Stored records =>
========

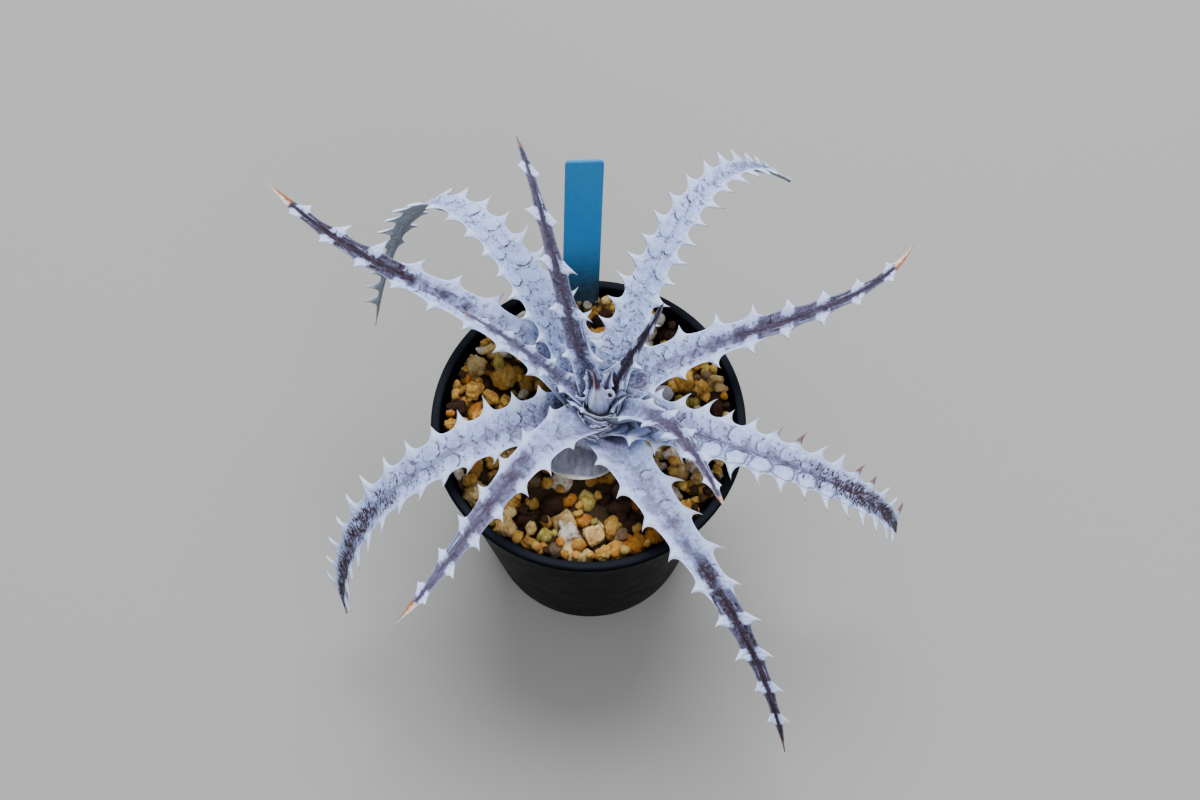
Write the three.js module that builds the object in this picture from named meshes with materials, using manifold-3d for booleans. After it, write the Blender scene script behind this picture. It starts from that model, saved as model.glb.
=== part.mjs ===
// A frosted dyckia, a toothed terrestrial bromeliad, growing in a round black nursery pot.
// Millimetres, +Z up. The origin is the centre of the pot's base, on the ground.
// +X is to the right of the plant and +Y is behind it, where the plant label stands.

import * as THREE from "three";
import { mergeVertices } from "three/addons/utils/BufferGeometryUtils.js";
import Module from "manifold-3d";

const wasm = await Module();
wasm.setup();

// ---- driving dimensions -------------------------------------------------------------

const GAP = 0.3; // clearance left between pieces that touch

const POT = {
  height: 88,
  rimRadius: 45, // a 9 cm pot, measured over the rim
  baseRadius: 31,
  wall: 1.3,
  lip: 1.6, // how far the rolled lip stands out of the wall
  lipHeight: 4.5,
  footWidth: 3.5,
  footHeight: 1.2, // the floor between foot ring and centre pad is raised by this much
  floor: 2.0,
  padRadius: 8, // flat round pad at the middle of the base
  drainHoles: 8,
  drainRadius: 3,
  drainCircle: 18,
  sides: 36,
};

const SOIL = {
  bottom: POT.footHeight + POT.floor + GAP,
  bed: 79, // level of the fine mix between the granules
  grainRadius: [3.4, 4.8],
  grainSpacing: 8.3,
  grainSink: 0.5, // how far a granule's middle lies below the bed
  crownReach: 15, // no granule's middle is nearer the stem than this
  seed: 7,
};

const STEM = {
  x: 3,
  y: 2,
  foot: 36, // lower end of the rootstock
  footRadius: 3,
  rootRadius: 7,
  neck: 81, // where the stem leaves the soil
  top: 98,
  neckRadius: 5.4,
  topRadius: 2.4,
  sides: 14,
};

// The leaves, youngest first. Each midrib is one cubic Bezier curve: root, two handles, tip.
// width is the blade's between its teeth near the base and taper the exponent of its fall to
// the tip. The larger bulge is, 1 if it isn't given, the longer the blade keeps its width
// first. teeth is the number a side. Of the left and the right ones, tooth is how far they
// stand out of the valleys, hook how far they lean towards the leaf's tip, in degrees, and
// tipLoss the share of their size that is lost by the tip, 0.6 if it isn't given. roll is
// how far the blade is turned about its midrib by the time it reaches the tip, in degrees.
const LEAVES = {
  leaf_right_young: {
    midrib: [[7, 5, 94], [9, 9, 107], [16, 10, 120], [20, 14, 134]],
    width: 4.5, taper: 0.8, teeth: 3, tooth: [1.2, 1.2], hook: [0, 0],
  },
  leaf_left_young: {
    midrib: [[-2, 5, 94], [-12, 7, 109], [-22, 11, 122], [-34, 13, 132]],
    width: 6.5, taper: 1, teeth: 5, tooth: [1.8, 1.8], hook: [0, 0],
  },
  leaf_front_young: {
    midrib: [[8, -1, 93], [22, -3, 109], [30, -24, 119], [36, -39, 120]],
    width: 9, taper: 1.05, teeth: 5, tooth: [2.2, 2.2], hook: [10, 10],
  },
  leaf_back: {
    midrib: [[1, 7, 93], [-6, 18, 117], [-12, 43, 138], [-20, 67, 132]],
    width: 7, taper: 0.9, teeth: 5, tooth: [3, 3], hook: [-15, -25],
  },
  leaf_left_upper: {
    midrib: [[-2, 6, 92], [-33, 35.5, 107], [-59, 27.5, 114], [-90, 58, 122]],
    width: 12.6, taper: 0.9, teeth: 8, tooth: [3.2, 5.4], hook: [15, -10],
  },
  leaf_right_upper: {
    midrib: [[8, 5, 91], [27, 23, 104], [77, 17, 111], [91, 41, 118]],
    width: 13, taper: 1.1, teeth: 8, tooth: [3.8, 3.8], hook: [-10, 25],
  },
  leaf_front_left: {
    midrib: [[0, -3, 92], [-16, -8.5, 104], [-33, -49, 112], [-50, -67, 110]],
    width: 12, taper: 0.95, teeth: 7, tooth: [3.4, 3.4], hook: [15, -10],
  },
  leaf_front: {
    midrib: [[6, -4, 88], [16.5, -33, 106], [45, -60, 104], [55, -89, 60]],
    width: 14, taper: 1.1, teeth: 9, tooth: [3.8, 3.6], hook: [35, 30], tipLoss: [0.5, 0.5],
  },
  leaf_right_lower: {
    midrib: [[9, 1, 88], [20, -8, 106], [82, -26, 106], [91, -22, 54]],
    width: 13.5, taper: 0.43, teeth: 14, tooth: [4.8, 5], hook: [18, 30], tipLoss: [0.1, 0.3],
  },
  leaf_left_lower: {
    midrib: [[-3, 1, 88], [-18, -6, 104], [-75, -24, 106], [-72, -43, 42]],
    width: 13.5, taper: 0.5, teeth: 13, tooth: [3.4, 5.3], hook: [38, 0], tipLoss: [0.2, 0],
  },
  leaf_back_left: {
    midrib: [[1, 8, 89], [-27, 52, 120], [-51, 74, 138], [-67, 50, 46]],
    width: 15, bulge: 2, taper: 2.3, teeth: 18, tooth: [4.4, 6.4], hook: [0, 22], tipLoss: [0, 3],
    roll: 60,
  },
  leaf_back_right: {
    midrib: [[5, 8, 89], [23, 55, 120], [39, 66, 136], [61, 81, 82]],
    width: 11.5, taper: 0.75, teeth: 16, tooth: [4.9, 4.9], hook: [8, 22], tipLoss: [0.4, 0.4],
  },
};

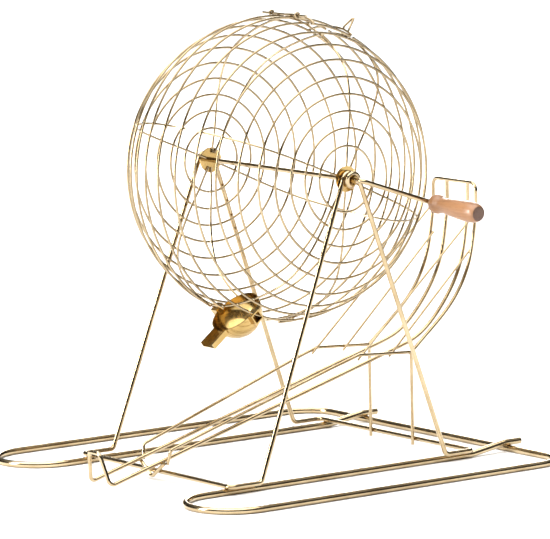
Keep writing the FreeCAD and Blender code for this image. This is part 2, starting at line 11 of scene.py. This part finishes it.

========

Directions for this task => Copy every line of the records word for word.

Problem solution =>
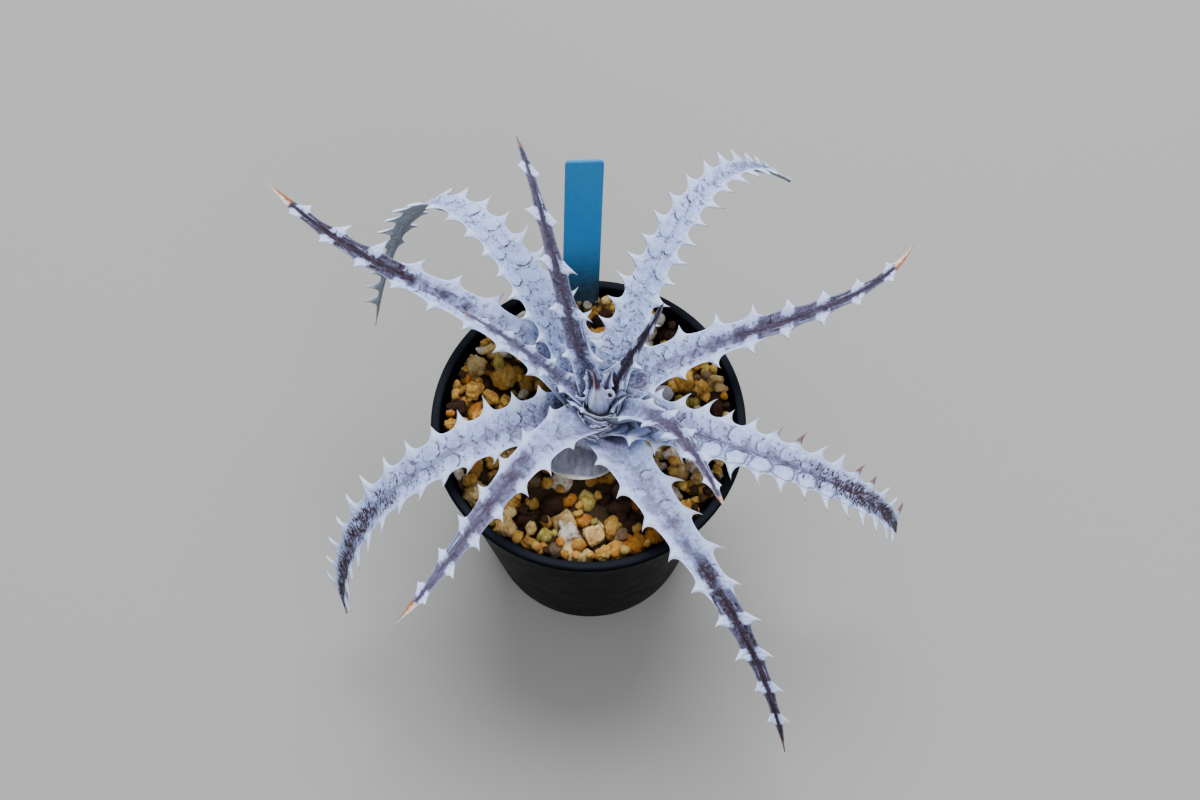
Write the three.js module that builds the object in this picture from named meshes with materials, using manifold-3d for booleans. After it, write the Blender scene script behind this picture. It starts from that model, saved as model.glb.
=== part.mjs ===
// A frosted dyckia, a toothed terrestrial bromeliad, growing in a round black nursery pot.
// Millimetres, +Z up. The origin is the centre of the pot's base, on the ground.
// +X is to the right of the plant and +Y is behind it, where the plant label stands.

import * as THREE from "three";
import { mergeVertices } from "three/addons/utils/BufferGeometryUtils.js";
import Module from "manifold-3d";

const wasm = await Module();
wasm.setup();

// ---- driving dimensions -------------------------------------------------------------

const GAP = 0.3; // clearance left between pieces that touch

const POT = {
  height: 88,
  rimRadius: 45, // a 9 cm pot, measured over the rim
  baseRadius: 31,
  wall: 1.3,
  lip: 1.6, // how far the rolled lip stands out of the wall
  lipHeight: 4.5,
  footWidth: 3.5,
  footHeight: 1.2, // the floor between foot ring and centre pad is raised by this much
  floor: 2.0,
  padRadius: 8, // flat round pad at the middle of the base
  drainHoles: 8,
  drainRadius: 3,
  drainCircle: 18,
  sides: 36,
};

const SOIL = {
  bottom: POT.footHeight + POT.floor + GAP,
  bed: 79, // level of the fine mix between the granules
  grainRadius: [3.4, 4.8],
  grainSpacing: 8.3,
  grainSink: 0.5, // how far a granule's middle lies below the bed
  crownReach: 15, // no granule's middle is nearer the stem than this
  seed: 7,
};

const STEM = {
  x: 3,
  y: 2,
  foot: 36, // lower end of the rootstock
  footRadius: 3,
  rootRadius: 7,
  neck: 81, // where the stem leaves the soil
  top: 98,
  neckRadius: 5.4,
  topRadius: 2.4,
  sides: 14,
};

// The leaves, youngest first. Each midrib is one cubic Bezier curve: root, two handles, tip.
// width is the blade's between its teeth near the base and taper the exponent of its fall to
// the tip. The larger bulge is, 1 if it isn't given, the longer the blade keeps its width
// first. teeth is the number a side. Of the left and the right ones, tooth is how far they
// stand out of the valleys, hook how far they lean towards the leaf's tip, in degrees, and
// tipLoss the share of their size that is lost by the tip, 0.6 if it isn't given. roll is
// how far the blade is turned about its midrib by the time it reaches the tip, in degrees.
const LEAVES = {
  leaf_right_young: {
    midrib: [[7, 5, 94], [9, 9, 107], [16, 10, 120], [20, 14, 134]],
    width: 4.5, taper: 0.8, teeth: 3, tooth: [1.2, 1.2], hook: [0, 0],
  },
  leaf_left_young: {
    midrib: [[-2, 5, 94], [-12, 7, 109], [-22, 11, 122], [-34, 13, 132]],
    width: 6.5, taper: 1, teeth: 5, tooth: [1.8, 1.8], hook: [0, 0],
  },
  leaf_front_young: {
    midrib: [[8, -1, 93], [22, -3, 109], [30, -24, 119], [36, -39, 120]],
    width: 9, taper: 1.05, teeth: 5, tooth: [2.2, 2.2], hook: [10, 10],
  },
  leaf_back: {
    midrib: [[1, 7, 93], [-6, 18, 117], [-12, 43, 138], [-20, 67, 132]],
    width: 7, taper: 0.9, teeth: 5, tooth: [3, 3], hook: [-15, -25],
  },
  leaf_left_upper: {
    midrib: [[-2, 6, 92], [-33, 35.5, 107], [-59, 27.5, 114], [-90, 58, 122]],
    width: 12.6, taper: 0.9, teeth: 8, tooth: [3.2, 5.4], hook: [15, -10],
  },
  leaf_right_upper: {
    midrib: [[8, 5, 91], [27, 23, 104], [77, 17, 111], [91, 41, 118]],
    width: 13, taper: 1.1, teeth: 8, tooth: [3.8, 3.8], hook: [-10, 25],
  },
  leaf_front_left: {
    midrib: [[0, -3, 92], [-16, -8.5, 104], [-33, -49, 112], [-50, -67, 110]],
    width: 12, taper: 0.95, teeth: 7, tooth: [3.4, 3.4], hook: [15, -10],
  },
  leaf_front: {
    midrib: [[6, -4, 88], [16.5, -33, 106], [45, -60, 104], [55, -89, 60]],
    width: 14, taper: 1.1, teeth: 9, tooth: [3.8, 3.6], hook: [35, 30], tipLoss: [0.5, 0.5],
  },
  leaf_right_lower: {
    midrib: [[9, 1, 88], [20, -8, 106], [82, -26, 106], [91, -22, 54]],
    width: 13.5, taper: 0.43, teeth: 14, tooth: [4.8, 5], hook: [18, 30], tipLoss: [0.1, 0.3],
  },
  leaf_left_lower: {
    midrib: [[-3, 1, 88], [-18, -6, 104], [-75, -24, 106], [-72, -43, 42]],
    width: 13.5, taper: 0.5, teeth: 13, tooth: [3.4, 5.3], hook: [38, 0], tipLoss: [0.2, 0],
  },
  leaf_back_left: {
    midrib: [[1, 8, 89], [-27, 52, 120], [-51, 74, 138], [-67, 50, 46]],
    width: 15, bulge: 2, taper: 2.3, teeth: 18, tooth: [4.4, 6.4], hook: [0, 22], tipLoss: [0, 3],
    roll: 60,
  },
  leaf_back_right: {
    midrib: [[5, 8, 89], [23, 55, 120], [39, 66, 136], [61, 81, 82]],
    width: 11.5, taper: 0.75, teeth: 16, tooth: [4.9, 4.9], hook: [8, 22], tipLoss: [0.4, 0.4],
  },
};

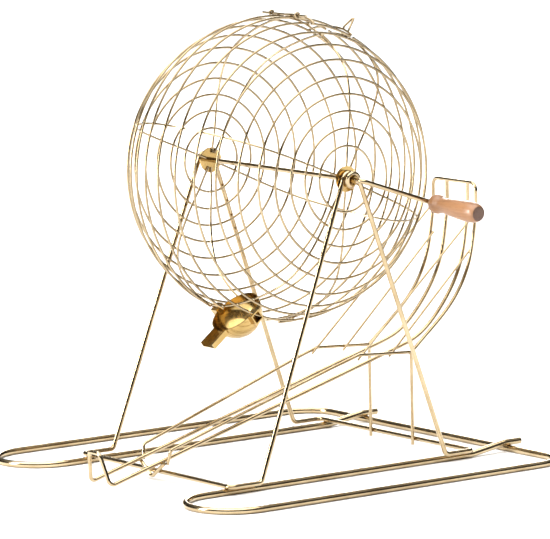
Keep writing the FreeCAD and Blender code for this image. This is part 2, starting at line 11 of scene.py. This part finishes it.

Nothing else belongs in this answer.